Want to make bulk edits to your Google Ads campaign?

Do you have multiple people working on a single campaign?

Or do you just want to tweak your ads and keywords while you’re offline on a flight?

Then the AdWords editor is the answer you’ve been looking for. I’ll show you how to use this free, yet priceless, tool that has a number of unique features not found within the web-based Google Ads admin area.

Your first step is to download the AdWords Editor, because this is a program that you’ll run on your computer. Just Google AdWords Editor and it’s the first result, so click on that. Then, you want to click on download AdWords Editor. Then, download and install the AdWords Editor just like you would any other program.

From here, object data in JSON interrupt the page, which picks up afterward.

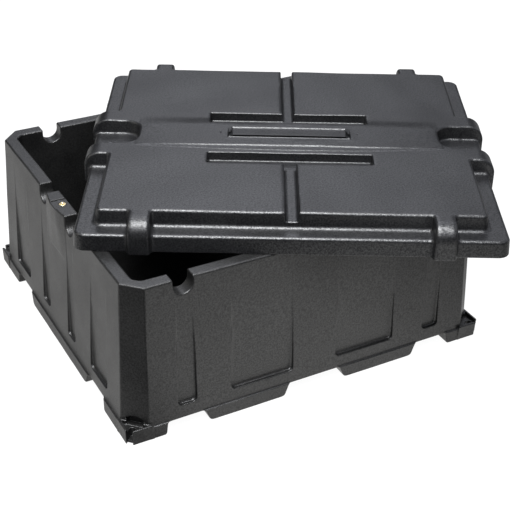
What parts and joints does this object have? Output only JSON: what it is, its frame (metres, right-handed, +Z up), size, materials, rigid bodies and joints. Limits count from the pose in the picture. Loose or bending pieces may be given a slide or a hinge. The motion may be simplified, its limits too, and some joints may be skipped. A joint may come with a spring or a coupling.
{
  "type": "battery box",
  "caption": "Large double-wall plastic battery box with chamfered corners, cable notches and hold-down feet; its loose lid lies turned on the rim.",
  "frame": {"origin": "on the ground under the middle of the tub", "axes": "+X along the tub's width, +Y along its depth towards the back, +Z up"},
  "size_m": [0.869, 0.8466, 0.327],
  "materials": {
    "tub_plastic": "fine texture",
    "lid_plastic": "fine texture",
    "insert_brass": "satin",
    "screw_steel": "satin"
  },
  "bodies": {
    "box": {"tub": "tub_plastic", "insert_left": "insert_brass", "insert_right": "insert_brass"},
    "cover": {"lid": "lid_plastic"},
    "screw_l": {"screw_left": "screw_steel", "washer_left": "screw_steel"},
    "screw_r": {"screw_right": "screw_steel", "washer_right": "screw_steel"}
  },
  "joints": [
    {"name": "lid_lift", "type": "slide", "parent": "box", "child": "cover", "axis": [0, 0, 1], "range_m": [0, 0.3]},
    {"name": "screw_turn_left", "type": "hinge", "parent": "cover", "child": "screw_l", "pos_m": [-0.17868, 0.10896, 0.2996], "axis": [0, 0, 1], "continuous": true},
    {"name": "screw_turn_right", "type": "hinge", "parent": "cover", "child": "screw_r", "pos_m": [0.36268, -0.18496, 0.2996], "axis": [0, 0, 1], "continuous": true}
  ]
}
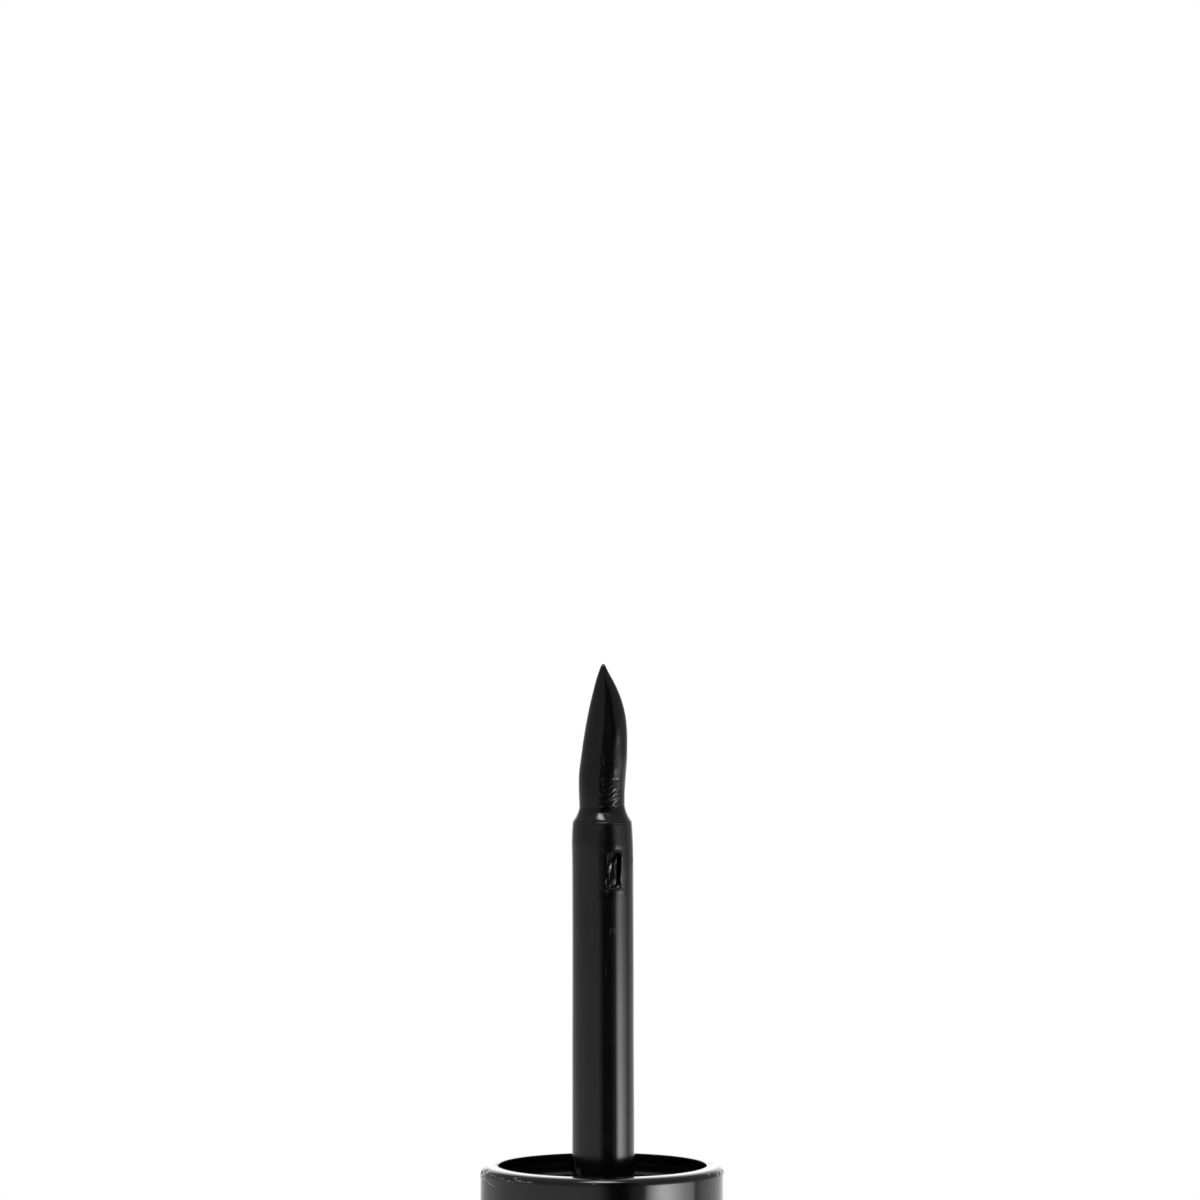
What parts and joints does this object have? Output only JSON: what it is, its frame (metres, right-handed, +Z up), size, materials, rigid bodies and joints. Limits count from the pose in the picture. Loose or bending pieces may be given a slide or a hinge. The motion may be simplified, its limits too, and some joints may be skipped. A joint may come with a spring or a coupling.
{
  "type": "liquid eyeliner bottle",
  "caption": "Slim dip-in liquid eyeliner, opened: a threaded bottle with wiper and ink, and beside it the cap with its wand and felt tip standing point up.",
  "frame": {"origin": "on the surface the object stands on, midway between the bottle's axis and the applicator's axis", "axes": "+Z up, along the stem and the bottle; +X from the applicator towards the bottle; the pictured side faces -Y"},
  "size_m": [0.0378, 0.0138, 0.0783],
  "materials": {
    "bottle_plastic": "gloss black, moulded",
    "wiper_plastic": "soft, milky, unpigmented",
    "ink": "wet black liquid",
    "ball_steel": "polished stainless steel",
    "label": "bare paper label",
    "cap_plastic": "gloss black, moulded, lightly scuffed at the rim",
    "liner_plastic": "satin black, moulded",
    "stem_plastic": "satin black, moulded",
    "holder_plastic": "satin black, moulded",
    "felt": "pressed felt, wet with black ink"
  },
  "bodies": {
    "bottle_body": {"bottle": "bottle_plastic", "wiper": "wiper_plastic", "ink": "ink", "base_label": "label"},
    "applicator": {"cap_shell": "cap_plastic", "inner_cap": "liner_plastic", "stem": "stem_plastic", "tip_holder": "holder_plastic", "felt_tip": "felt"},
    "left_ball": {"mixing_ball_left": "ball_steel"},
    "right_ball": {"mixing_ball_right": "ball_steel"}
  },
  "joints": [
    {"name": "applicator_lift", "type": "slide", "parent": "bottle_body", "child": "applicator", "axis": [0, 0, 1], "range_m": [0, 0.09]},
    {"name": "left_ball_travel", "type": "slide", "parent": "bottle_body", "child": "left_ball", "axis": [0, 0, 1], "range_m": [0, 0.026], "deforming": ["ink"]},
    {"name": "right_ball_travel", "type": "slide", "parent": "bottle_body", "child": "right_ball", "axis": [0, 0, 1], "range_m": [0, 0.026], "deforming": ["ink"]}
  ]
}
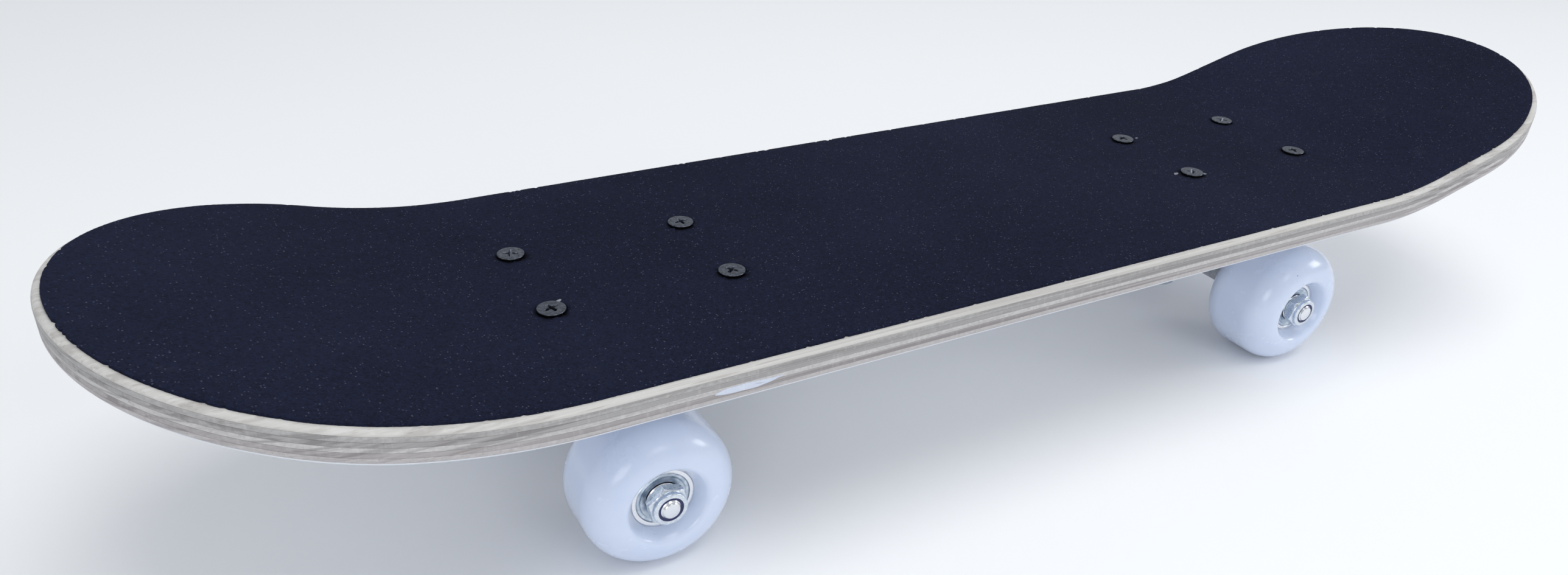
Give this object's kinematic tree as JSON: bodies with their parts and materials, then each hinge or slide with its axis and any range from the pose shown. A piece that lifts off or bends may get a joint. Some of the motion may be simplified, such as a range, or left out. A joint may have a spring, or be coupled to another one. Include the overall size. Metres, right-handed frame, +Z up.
{
  "type": "skateboard",
  "caption": "Short skateboard with a pressed plywood deck, grip tape, steering trucks on sprung bushings, and white wheels on ball bearings.",
  "frame": {"origin": "middle of the bounding box at ground level, under the wheels", "axes": "+X along the deck from tail to nose, +Y to the rider's left, +Z up"},
  "size_m": [0.6238, 0.15, 0.1138],
  "materials": {
    "ply": "satin",
    "grip": "gritty",
    "black_steel": "semi-gloss",
    "zinc_steel": "zinc plated",
    "nylon_blue": "satin",
    "nylon_black": "satin",
    "truck_alloy": "cast",
    "bushing": "satin",
    "wheel": "gloss",
    "bearing_steel": "ground",
    "shield_zinc": "zinc plated",
    "cage_steel": "pressed"
  },
  "bodies": {
    "deck": {"deck_ply_1": "ply", "deck_ply_2": "ply", "deck_ply_3": "ply", "deck_ply_4": "ply", "deck_ply_5": "ply", "deck_ply_6": "ply", "deck_ply_7": "ply", "grip_tape": "grip", "mounting_screws": "black_steel", "mounting_nuts": "zinc_steel", "mounting_nut_inserts": "nylon_blue", "kingpin_nut_inserts": "nylon_blue", "rear_baseplate": "truck_alloy", "rear_pivot_cup": "nylon_black", "rear_kingpin": "zinc_steel", "rear_kingpin_nut": "zinc_steel", "rear_upper_bushing": "bushing", "rear_lower_bushing": "bushing", "rear_cup_washers": "zinc_steel", "front_baseplate": "truck_alloy", "front_pivot_cup": "nylon_black", "front_kingpin": "zinc_steel", "front_kingpin_nut": "zinc_steel", "front_upper_bushing": "bushing", "front_lower_bushing": "bushing", "front_cup_washers": "zinc_steel"},
    "rear_truck": {"rear_hanger": "truck_alloy", "rear_axle": "zinc_steel", "rear_speed_washers": "zinc_steel", "rear_axle_nuts": "zinc_steel", "rear_axle_nut_inserts": "nylon_blue", "rear_bearing_inner_rings": "bearing_steel", "rear_bearing_spacers": "bearing_steel"},
    "front_truck": {"front_hanger": "truck_alloy", "front_axle": "zinc_steel", "front_speed_washers": "zinc_steel", "front_axle_nuts": "zinc_steel", "front_axle_nut_inserts": "nylon_blue", "front_bearing_inner_rings": "bearing_steel", "front_bearing_spacers": "bearing_steel"},
    "rear_left_wheel": {"rear_left_wheel": "wheel", "rear_left_bearing_outer_rings": "bearing_steel", "rear_left_bearing_shields": "shield_zinc"},
    "rear_left_ball_set": {"rear_left_bearing_balls": "bearing_steel", "rear_left_bearing_cages": "cage_steel"},
    "rear_right_wheel": {"rear_right_wheel": "wheel", "rear_right_bearing_outer_rings": "bearing_steel", "rear_right_bearing_shields": "shield_zinc"},
    "rear_right_ball_set": {"rear_right_bearing_balls": "bearing_steel", "rear_right_bearing_cages": "cage_steel"},
    "front_left_wheel": {"front_left_wheel": "wheel", "front_left_bearing_outer_rings": "bearing_steel", "front_left_bearing_shields": "shield_zinc"},
    "front_left_ball_set": {"front_left_bearing_balls": "bearing_steel", "front_left_bearing_cages": "cage_steel"},
    "front_right_wheel": {"front_right_wheel": "wheel", "front_right_bearing_outer_rings": "bearing_steel", "front_right_bearing_shields": "shield_zinc"},
    "front_right_ball_set": {"front_right_bearing_balls": "bearing_steel", "front_right_bearing_cages": "cage_steel"}
  },
  "joints": [
    {"name": "rear_steer", "type": "hinge", "parent": "deck", "child": "rear_truck", "pos_m": [-0.17956, 0, 0.0595], "axis": [-0.8988, 0, 0.4384], "range_deg": [-12, 12], "stiffness_Nm_per_rad": 30, "deforming": ["rear_upper_bushing", "rear_lower_bushing"]},
    {"name": "front_steer", "type": "hinge", "parent": "deck", "child": "front_truck", "pos_m": [0.17044, 0, 0.0595], "axis": [0.8988, 0, 0.4384], "range_deg": [-12, 12], "stiffness_Nm_per_rad": 30, "deforming": ["front_upper_bushing", "front_lower_bushing"]},
    {"name": "rear_left_spin", "type": "hinge", "parent": "rear_truck", "child": "rear_left_wheel", "pos_m": [-0.15556, 0.045, 0.0265], "axis": [0, 1, 0], "continuous": true},
    {"name": "rear_left_ball_orbit", "type": "hinge", "parent": "rear_truck", "child": "rear_left_ball_set", "pos_m": [-0.15556, 0.045, 0.0265], "axis": [0, 1, 0], "continuous": true},
    {"name": "rear_right_spin", "type": "hinge", "parent": "rear_truck", "child": "rear_right_wheel", "pos_m": [-0.15556, -0.045, 0.0265], "axis": [0, 1, 0], "continuous": true},
    {"name": "rear_right_ball_orbit", "type": "hinge", "parent": "rear_truck", "child": "rear_right_ball_set", "pos_m": [-0.15556, -0.045, 0.0265], "axis": [0, 1, 0], "continuous": true},
    {"name": "front_left_spin", "type": "hinge", "parent": "front_truck", "child": "front_left_wheel", "pos_m": [0.14644, 0.045, 0.0265], "axis": [0, 1, 0], "continuous": true},
    {"name": "front_left_ball_orbit", "type": "hinge", "parent": "front_truck", "child": "front_left_ball_set", "pos_m": [0.14644, 0.045, 0.0265], "axis": [0, 1, 0], "continuous": true},
    {"name": "front_right_spin", "type": "hinge", "parent": "front_truck", "child": "front_right_wheel", "pos_m": [0.14644, -0.045, 0.0265], "axis": [0, 1, 0], "continuous": true},
    {"name": "front_right_ball_orbit", "type": "hinge", "parent": "front_truck", "child": "front_right_ball_set", "pos_m": [0.14644, -0.045, 0.0265], "axis": [0, 1, 0], "continuous": true}
  ],
  "couplings": [
    {"joint": "rear_left_ball_orbit", "follows": "rear_left_spin", "ratio": 0.6369},
    {"joint": "rear_right_ball_orbit", "follows": "rear_right_spin", "ratio": 0.6369},
    {"joint": "front_left_ball_orbit", "follows": "front_left_spin", "ratio": 0.6369},
    {"joint": "front_right_ball_orbit", "follows": "front_right_spin", "ratio": 0.6369}
  ]
}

Once you’ve installed and opened your AdWords Editor your next step is to choose your default targeting. So, you want to choose a default language and a default location. And, if you want, you can enable anonymous uses tracking so then you can send data to Google and they can improve the AdWords Editor with that. I’m actually going to disable that and click okay.

Your next step is to add an AdWords account that you have administrator access to that will integrate with the AdWords Editor. To do that, click on add account, and then enter the information of your AdWords account, and click next.

Next, it’s time to choose which campaigns you’re going to integrate with the AdWords Editor. If you want all your campaigns, ad groups, keywords, et cetera uploaded choose all campaigns. Or, you can choose a particular campaign from the list by choosing campaign that I select, checking them off, and clicking okay. But, we’re going to use all campaigns for this video, then click okay.

Then it’ll take some time for Google to download the information from your AdWords account into the AdWords Editor. Once everything looks good and you see download complete, click close, and you’re ready to start using the AdWords Editor.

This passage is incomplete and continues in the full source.